At the same time, another eight work groups have been established and charged, too, with reviewing the effects of the global economic crisis on the Iranian economy. Hamid Pur-Mohammad, deputy economics minister, outlined the committees: A monetary committee (comprising the Central Bank governor, and representatives of government and private banks and the Economics Ministry); an investments committee (comprising representatives of the stock exchange, the Economics Ministry and various companies); an oil and energy committee (comprising the oil minister and representatives of the Energy Ministry); housing, tourism and services committees; and another committee responsible for presenting Iran's position on the global economic crisis. The work carried out by the committees will culminate in a convention entitled "The global economic crisis – challenges and opportunities," which will take place shortly and at which the conclusions of the various work groups will be presented.

Budget deficit

The continued fall in the price of oil, or even its stabilization at its current level ($65 a barrel), is likely to have a negative effect on the Iranian budget for 2009 and further increase criticism of Ahmadi-Nejad's government. Former finance minister Ashak Jahangiri, who served under then-president Khatami, said that if oil prices were to remain below $70 a barrel, the government would be faced with a number of serious problems – first and foremost, a budget deficit. Jahangiri added that already today, as noted by the transportation minister, the government was struggling to pay contractors in the infrastructure sector.
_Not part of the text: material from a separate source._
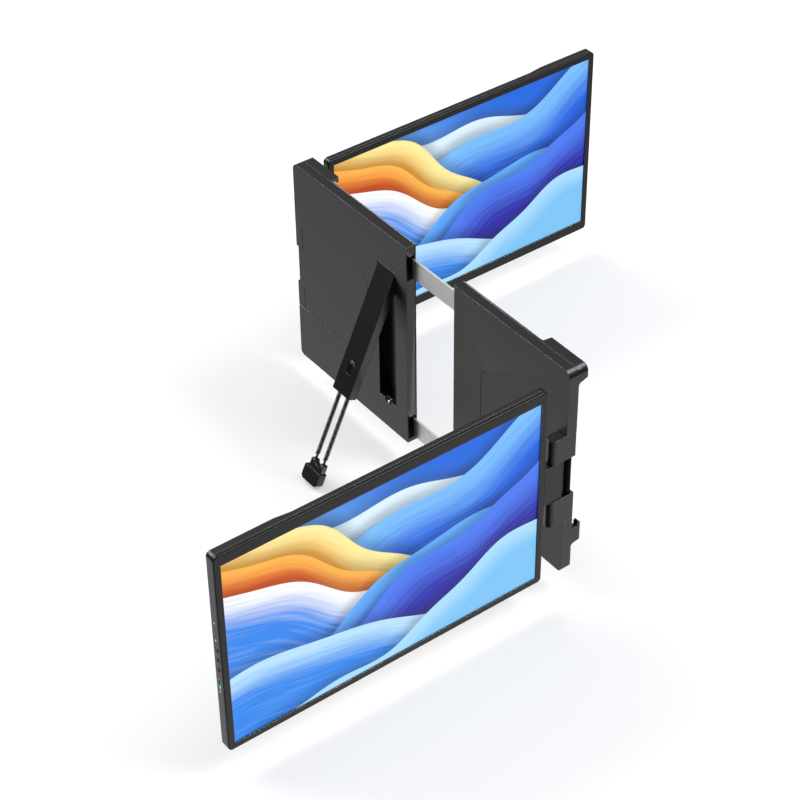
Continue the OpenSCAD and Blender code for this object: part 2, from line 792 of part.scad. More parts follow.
// ------------------------------------------------------- links and screens
module left_upper_arm() color(arm_grey) up() left_link() upper_arm();
module left_lower_arm() color(arm_grey) up() left_link() lower_arm();
module left_link_barrel() color(hinge_black) up() left_link() link_barrel();
module right_upper_arm() color(arm_grey) up() right_link() upper_arm();
module right_lower_arm() color(arm_grey) up() right_link() lower_arm();
module right_link_barrel() color(hinge_black) up() right_link() link_barrel();
module left_knuckle() color(hook_grey) up() left_screen() knuckle();
module left_knuckle_pin() color(steel) up() left_screen() knuckle_pin();
module left_bezel() color(hinge_black) up() left_screen() bezel();
module left_display() color(display_blue) up() left_screen() display();
module left_light_guide() color("#e6e6e0") up() left_screen() light_guide();
module left_back_cover() color(shell_grey) up() left_screen() back_cover();
module left_control_board() color(board_green) up() left_screen() control_board();
module left_usb_port() color(steel) up() left_screen() usb_port();
module left_button_1() color(rubber_black) up() left_screen() menu_button(0);
module left_button_2() color(rubber_black) up() left_screen() menu_button(1);
module left_button_3() color(rubber_black) up() left_screen() menu_button(2);
module left_edge_screws() color("#d8d8d8") up() left_screen() edge_screws();
module right_knuckle() color(hook_grey) up() right_screen() knuckle();
module right_knuckle_pin() color(steel) up() right_screen() knuckle_pin();
module right_bezel() color(hinge_black) up() right_screen() bezel();
module right_display() color(display_blue) up() right_screen() display();
module right_light_guide() color("#e6e6e0") up() right_screen() light_guide();
module right_back_cover() color(shell_grey) up() right_screen() back_cover();
module right_control_board() color(board_green) up() right_screen() control_board();
module right_usb_port() color(steel) up() right_screen() usb_port();
module right_button_1() color(rubber_black) up() right_screen() menu_button(0);
module right_button_2() color(rubber_black) up() right_screen() menu_button(1);
module right_button_3() color(rubber_black) up() right_screen() menu_button(2);
module right_edge_screws() color("#d8d8d8") up() right_screen() edge_screws();
module stand_leg() color(hook_grey) up() on_stand() leg();
module stand_rods() color(steel) up() on_stand() rods();
module stand_foot() color(rubber_black) up() on_stand() foot();
module stand_button() color(rubber_black) up() on_stand() release_button();
module stand_lock_pawl() color(steel) up() on_stand() lock_pawl();

// ------------------------------------------------------------------- draw
left_back_shell();
left_front_shell();
left_cover_plate();
left_top_hook();
left_bottom_hook();
left_lid_pads();
left_shell_screws();
left_axle_pin();
upper_rail_guides();
lower_rail_guides();
stand_pivot_pin();
detent_dome();
right_back_shell();
right_front_shell();
right_cover_plate();
right_top_hook();
right_bottom_hook();
right_lid_pads();
right_shell_screws();
right_axle_pin();
upper_rail();
lower_rail();
rail_screws();
left_upper_arm();
left_lower_arm();
left_link_barrel();
right_upper_arm();
right_lower_arm();
right_link_barrel();
left_knuckle();
left_knuckle_pin();
left_bezel();
left_display();
left_light_guide();
left_back_cover();
left_control_board();
left_usb_port();
left_button_1();
left_button_2();
left_button_3();
left_edge_screws();
right_knuckle();
right_knuckle_pin();
right_bezel();
right_display();
right_light_guide();
right_back_cover();
right_control_board();
right_usb_port();
right_button_1();
right_button_2();
right_button_3();
right_edge_screws();
stand_leg();
stand_rods();
stand_foot();
stand_button();
stand_lock_pawl();
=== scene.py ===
import json
import math

import bmesh
import bpy
from mathutils import Matrix, Vector


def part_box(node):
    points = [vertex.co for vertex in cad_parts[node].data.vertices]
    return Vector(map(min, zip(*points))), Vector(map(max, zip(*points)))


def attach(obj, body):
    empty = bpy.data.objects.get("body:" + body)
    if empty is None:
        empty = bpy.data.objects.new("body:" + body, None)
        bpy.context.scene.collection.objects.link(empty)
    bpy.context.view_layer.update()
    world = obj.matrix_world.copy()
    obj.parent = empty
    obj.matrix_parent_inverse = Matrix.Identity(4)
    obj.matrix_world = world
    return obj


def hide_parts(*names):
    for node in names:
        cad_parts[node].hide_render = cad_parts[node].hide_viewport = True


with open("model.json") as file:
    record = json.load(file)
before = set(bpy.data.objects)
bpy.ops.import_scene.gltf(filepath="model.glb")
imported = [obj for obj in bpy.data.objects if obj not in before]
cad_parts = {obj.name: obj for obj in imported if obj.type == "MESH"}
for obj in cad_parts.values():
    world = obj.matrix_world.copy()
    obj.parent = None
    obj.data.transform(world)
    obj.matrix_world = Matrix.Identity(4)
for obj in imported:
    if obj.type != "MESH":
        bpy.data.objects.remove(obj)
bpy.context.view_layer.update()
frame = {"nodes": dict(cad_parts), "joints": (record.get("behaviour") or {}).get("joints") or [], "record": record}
cadNodes = frame["nodes"]
record = frame["record"]
mm = 0.001
slotOf = {row["node"]: row["material_slot"] for row in record["subparts"]}
bodyOf = {node: body for body, names in record["behaviour"]["bodies"].items() for node in names}
jointOf = {joint["name"]: joint for joint in frame["joints"]}
print("stage: frame with", len(cadNodes), "nodes")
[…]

Problems with paying the wages of teachers, bankers and others were also expected, he added.

Even the Javan newspaper, which is affiliated with the Conservative camp and the IRGC, wrote that "the sharp drop in the oil prices have turned the dreams of the oil exporters into a nightmare," suggesting a series of measures that appear to contradict pre-election economics – a cutting back on imports, the planning of next year's budget based on the new oil prices, and the scrapping of budget-intensive projects.

Unfinished business

As aforesaid, Ahmadi-Nejad and his government are coming under fire from within their own camp too; however, the most significant, and perhaps most threatening, criticism is coming from the sources of emulation in Qom who still have accounts to settle with the president on a number of issues – the rising inflation that is harming the Iranian people; his decision to allow women to attend public sporting events; statements made by Deputy President Mashaee in favor of ties with the Israeli people and, this week, about the United States; and his tendency not to involve them in the running of the country.
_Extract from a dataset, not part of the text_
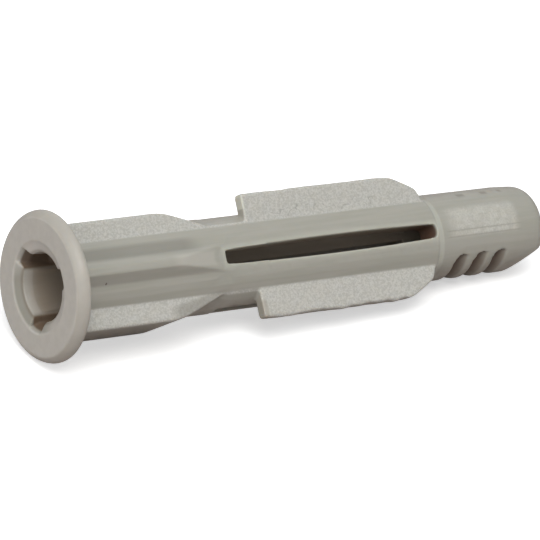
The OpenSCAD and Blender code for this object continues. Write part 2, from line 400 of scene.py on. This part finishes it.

How will Ahmadi-Nejad escape the political-economic-religious thicket in which he finds himself on the eve of the presidential elections? The answer may lie in the intensive training operations of the Basij Forces, who rounded up voters for Ahmadi-Nejad in the previous election and are likely to recruit the masses for the upcoming vote too – as another layer in the process of the IRGC's takeover of Iran. The British Guardian newspaper reported this week that even the residents of Ahmadi-Nejad's native city no longer believe in him and his promises.

Or perhaps the Mahdi who shows Ahmadi-Nejad the road to follow, as he claims, has mysterious ways of rescuing him from the mess in which he finds himself.